### Dataset extract
###

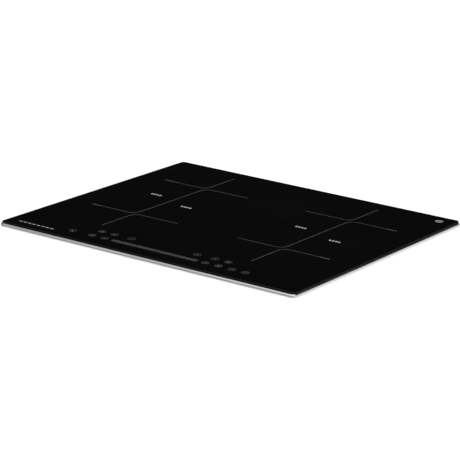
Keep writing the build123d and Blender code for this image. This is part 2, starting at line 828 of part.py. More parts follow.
def terminal_block():
    block = slab(-40, 40, 205, 238, FLOOR_TOP, 12)
    block += slab(-40, 40, 205, 228, 12, 26)
    for step in range(5):
        x = -30 + 15 * step
        block -= disc(x, 216, 19, 27, 4.5)
        block -= rod_y(x, 15.5, 222, 230, 3)
    return block


def terminal_screws():
    screws = []
    for step in range(5):
        x = -30 + 15 * step
        head = disc(x, 216, 19, 22.5, 3.6) - slab(x - 4, x + 4, 215.5, 216.5, 21.5, 23)
        screws.append(head)
    return screws


def mains_leads():
    """Short leads from the terminal block forward to the filter board."""
    leads = []
    for x in (-15, 0, 15):
        points = [(x, 205, 16), (x, 196, 16), (x, 186, 22), (x, 174, 17.5), (x, 160, 17.5)]
        leads.append(tube(points, 5, 1.6))
    return leads


def terminal_cover():
    cover = slab(-COVER_HALF, COVER_HALF, 242.0, 243.8, 10.8, 35.5)
    for z in (16, 21, 26):
        cover += slab(-38, 38, 243.8, 244.4, z, z + 1.6)
    for side in (-1, 1):
        x0 = side * 20
        x1 = side * 30
        cover += rod_x(HINGE_Y, HINGE_Z, x0, x1, KNUCKLE_R)
        cover += slab(x0, x1, 242.4, 243.8, HINGE_Z + 0.9, 11.2)
    return cover - rod_x(HINGE_Y, HINGE_Z, -40, 40, PIN_R + RUNNING_FIT)


def cover_hinge_pin():
    return rod_x(HINGE_Y, HINGE_Z, -37, 37, PIN_R)


def cable_grommet():
    """Rubber-lined inlet for the mains cable, clipped into the back wall."""
    wall = TRAY_D / 2
    grommet = rod_y(INLET_X, INLET_Z, wall - SHEET, wall, 9)
    grommet += rod_y(INLET_X, INLET_Z, wall, wall + 2.2, 11.5)
    grommet += rod_y(INLET_X, INLET_Z, wall - SHEET - 2.2, wall - SHEET, 11.5)
    return grommet - rod_y(INLET_X, INLET_Z, wall - 8, wall + 8, INLET_R)


# ---------------------------------------------------------------- swivel clamps

def clamp_brackets():
    """C-shaped brackets on the pocket walls; their two lugs hold the clamp screws."""
    wall = TRAY_W / 2 - POCKET_DEPTH
    brackets = []
    for side, end in CORNERS.values():
        y = end * CLAMP_Y
        bracket = slab(side * wall, side * (wall + 1.5), y - 12, y + 12, 3.2, 31)
        for low in (3.2, 29.8):
            bracket += slab(side * wall, side * (CLAMP_X + 7), y - 9, y + 9, low, low + 1.2)
        brackets.append(bracket - disc(side * CLAMP_X, y, 2, 33, 2.7))
    return group(brackets)


def clamp_screws():
    screws = []
    for side, end in CORNERS.values():
        x = side * CLAMP_X
        y = end * CLAMP_Y
        screw = disc(x, y, 3.2, 33, CLAMP_SCREW_R) + disc(x, y, 0.7, 3.2, 4.6)
        screw -= slab(x - 2.6, x + 2.6, y - 0.5, y + 0.5, 0, 2.2)
        screw -= slab(x - 0.5, x + 0.5, y - 2.6, y + 2.6, 0, 2.2)
        screws.append(screw)
    return group(screws)


def clamp_nut(side, end):
    """Nut that climbs the clamp screw, with a shouldered boss for the arm."""
    x = side * CLAMP_X
    y = end * CLAMP_Y
    nut = slab(x - side * 8.3, x + side * 7, y - 7, y + 7, NUT_Z, ARM_Z - 0.1)
    nut += disc(x, y, NUT_Z, ARM_Z + ARM_T + 0.1, 4.5)
    nut += disc(x, y, ARM_Z + ARM_T + 0.1, ARM_Z + ARM_T + 0.9, 6)
    return nut - disc(x, y, 0, 20, CLAMP_SCREW_R + RUNNING_FIT)


def clamp_arm(side, end):
    """Flat arm parked along the side wall, toothed at its tip; it swings out under the worktop."""
    arm = disc(0, 0, ARM_Z, ARM_Z + ARM_T, ARM_HALF)
    arm += slab(-ARM_HALF, ARM_HALF, 0, ARM_LENGTH, ARM_Z, ARM_Z + ARM_T)
    arm = fillet(arm.edges().filter_by(Axis.Z).sort_by(Axis.Y)[-2:], 3)
    for y in (36, 40):
        arm += slab(-6, 6, y, y + 1.2, ARM_Z + ARM_T, ARM_Z + ARM_T + 1)
    arm -= disc(0, 0, 0, 20, 4.5 + RUNNING_FIT)
    return Pos(side * CLAMP_X, end * CLAMP_Y, 0) * Rot(0, 0, 0 if end < 0 else 180) * arm


# ---------------------------------------------------------------- write every node

ZONES = {
    f"{end}_{name}": (side * ZONE_X, y)
    for name, side in SIDES.items()
    for end, y in ZONE_Y.items()
}
CENTRES = list(ZONES.values())

save(glass_top(), "glass_top")
save(zone_print(), "zone_print")
save(sign_print(), "sign_print")
save(control_print(), "control_print")
save(edge_trim(), "edge_trim")
save(glass_adhesive(), "glass_adhesive")
save(worktop_gasket(), "worktop_gasket")
save(support_frame(), "support_frame")
save(housing_screws(), "housing_screws")
save(base_tray(), "base_tray")
save(end_walls(), "end_walls")
save(side_walls(), "side_walls")
save(clamp_pockets(), "clamp_pockets")

for zone, (zone_x, zone_y) in ZONES.items():
    save(coil_winding(zone_x, zone_y), f"coil_winding_{zone}")
    save(coil_carrier(zone_x, zone_y), f"coil_carrier_{zone}")
save(ferrite_bars(CENTRES), "ferrite_bars")
save(insulation_discs(CENTRES), "insulation_discs")
save(temperature_sensors(CENTRES), "temperature_sensors")
save(sensor_springs(CENTRES), "sensor_springs")

for name, side in SIDES.items():
    save(coil_plate(side), f"coil_plate_{name}")
    save(fan_rotor(side), f"fan_rotor_{name}")
save(group([power_board(side) for side in SIDES.values()]), "power_boards")
save(group([heat_sink(side) for side in SIDES.values()]), "heat_sinks")
save(group([fan_housing(side) for side in SIDES.values()]), "fan_housings")
save(fan_stators(), "fan_stators")
save(power_transistors(), "power_transistors")
save(film_capacitors(), "film_capacitors")
save(choke_coils(), "choke_coils")
save(filter_board(), "filter_board")
save(filter_components(), "filter_components")
save(board_standoffs(), "board_standoffs")
save(group(board_screws() + terminal_screws()), "small_screws")

save(control_carrier(), "control_carrier")
save(control_board(), "control_board")
save(touch_pads(), "touch_pads")
save(display_modules(), "display_modules")
save(control_cable(), "control_cable")

save(terminal_block(), "terminal_block")
save(group(coil_leads() + mains_leads()), "power_leads")
save(terminal_cover(), "terminal_cover")
save(cover_hinge_pin(), "cover_hinge_pin")
save(cable_grommet(), "cable_grommet")

save(clamp_brackets(), "clamp_brackets")
save(clamp_screws(), "clamp_screws")
for corner, (side, end) in CORNERS.items():
    save(clamp_nut(side, end), f"clamp_nut_{corner}")
    save(clamp_arm(side, end), f"clamp_arm_{corner}")
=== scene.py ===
import json
import math

import bmesh
import bpy
from mathutils import Matrix, Vector


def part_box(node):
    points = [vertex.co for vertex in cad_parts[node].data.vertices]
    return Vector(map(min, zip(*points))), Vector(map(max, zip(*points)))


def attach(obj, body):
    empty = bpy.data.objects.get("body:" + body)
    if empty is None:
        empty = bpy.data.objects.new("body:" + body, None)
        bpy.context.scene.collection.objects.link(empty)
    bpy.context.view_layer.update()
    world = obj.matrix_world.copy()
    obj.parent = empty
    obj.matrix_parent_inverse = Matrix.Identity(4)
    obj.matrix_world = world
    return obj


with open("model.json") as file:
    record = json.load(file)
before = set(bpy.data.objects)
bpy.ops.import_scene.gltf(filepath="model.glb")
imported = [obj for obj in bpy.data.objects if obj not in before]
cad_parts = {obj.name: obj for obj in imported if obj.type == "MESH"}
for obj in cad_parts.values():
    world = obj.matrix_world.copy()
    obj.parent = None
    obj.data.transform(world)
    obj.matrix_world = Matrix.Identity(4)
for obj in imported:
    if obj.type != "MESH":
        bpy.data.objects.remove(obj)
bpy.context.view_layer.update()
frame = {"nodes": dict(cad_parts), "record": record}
NODES = frame["nodes"]
MM = 0.001

# ---------------------------------------------------------------- camera and studio

GLASS_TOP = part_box("glass_top")[1].z
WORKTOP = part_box("edge_trim")[0].z
VIEW_AZIMUTH = math.radians(34.39)
VIEW_ELEVATION = math.radians(16.64)
VIEW_ROLL = math.radians(1.99)
VIEW_DISTANCE = 3.6958
VIEW_TARGET = Vector((0.0262, -0.0467, GLASS_TOP - 0.0004))
LENS_MM = 173.5
SENSOR_MM = 36.0
CLIP_END = 60.0
CUTOUT_WIDTH = 0.560
CUTOUT_DEPTH = 0.490
STUDIO_RADIUS = 9.0
STUDIO_SIDES = 96
DOME_RINGS = 24
DOME_RADIUS = 0.99 * STUDIO_RADIUS
DOME_LIGHT = 1.2


def make_camera():
    """Long lens on the line of sight that the azimuth, elevation and roll give."""
    back = Vector((
        math.sin(VIEW_AZIMUTH) * math.cos(VIEW_ELEVATION),
        -math.cos(VIEW_AZIMUTH) * math.cos(VIEW_ELEVATION),
        math.sin(VIEW_ELEVATION),
    ))
    level = Vector((math.cos(VIEW_AZIMUTH), math.sin(VIEW_AZIMUTH), 0))
    upright = back.cross(level)
    right = level * math.cos(VIEW_ROLL) + upright * math.sin(VIEW_ROLL)
    up = upright * math.cos(VIEW_ROLL) - level * math.sin(VIEW_ROLL)
    data = bpy.data.cameras.new("camera")
    data.lens = LENS_MM
    data.sensor_width = SENSOR_MM
    data.sensor_fit = "HORIZONTAL"
    data.clip_end = CLIP_END
    camera = bpy.data.objects.new("camera", data)
    turn = Matrix((right, up, back)).transposed().to_4x4()
    camera.matrix_world = Matrix.Translation(VIEW_TARGET + back * VIEW_DISTANCE) @ turn
    bpy.context.scene.collection.objects.link(camera)
    bpy.context.scene.camera = camera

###

### Goal of the exercise
Repeat, word for word, the lines from the opening of the material through the line containing "return cover - rod_x(HINGE_Y, HINGE_Z, -40, 40, PIN_R".

### Task solution
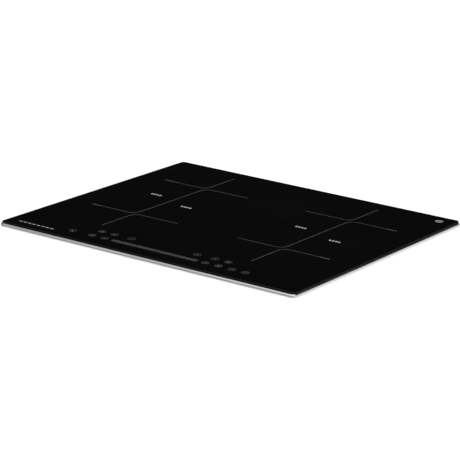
Keep writing the build123d and Blender code for this image. This is part 2, starting at line 828 of part.py. More parts follow.
def terminal_block():
    block = slab(-40, 40, 205, 238, FLOOR_TOP, 12)
    block += slab(-40, 40, 205, 228, 12, 26)
    for step in range(5):
        x = -30 + 15 * step
        block -= disc(x, 216, 19, 27, 4.5)
        block -= rod_y(x, 15.5, 222, 230, 3)
    return block


def terminal_screws():
    screws = []
    for step in range(5):
        x = -30 + 15 * step
        head = disc(x, 216, 19, 22.5, 3.6) - slab(x - 4, x + 4, 215.5, 216.5, 21.5, 23)
        screws.append(head)
    return screws


def mains_leads():
    """Short leads from the terminal block forward to the filter board."""
    leads = []
    for x in (-15, 0, 15):
        points = [(x, 205, 16), (x, 196, 16), (x, 186, 22), (x, 174, 17.5), (x, 160, 17.5)]
        leads.append(tube(points, 5, 1.6))
    return leads


def terminal_cover():
    cover = slab(-COVER_HALF, COVER_HALF, 242.0, 243.8, 10.8, 35.5)
    for z in (16, 21, 26):
        cover += slab(-38, 38, 243.8, 244.4, z, z + 1.6)
    for side in (-1, 1):
        x0 = side * 20
        x1 = side * 30
        cover += rod_x(HINGE_Y, HINGE_Z, x0, x1, KNUCKLE_R)
        cover += slab(x0, x1, 242.4, 243.8, HINGE_Z + 0.9, 11.2)
    return cover - rod_x(HINGE_Y, HINGE_Z, -40, 40, PIN_R + RUNNING_FIT)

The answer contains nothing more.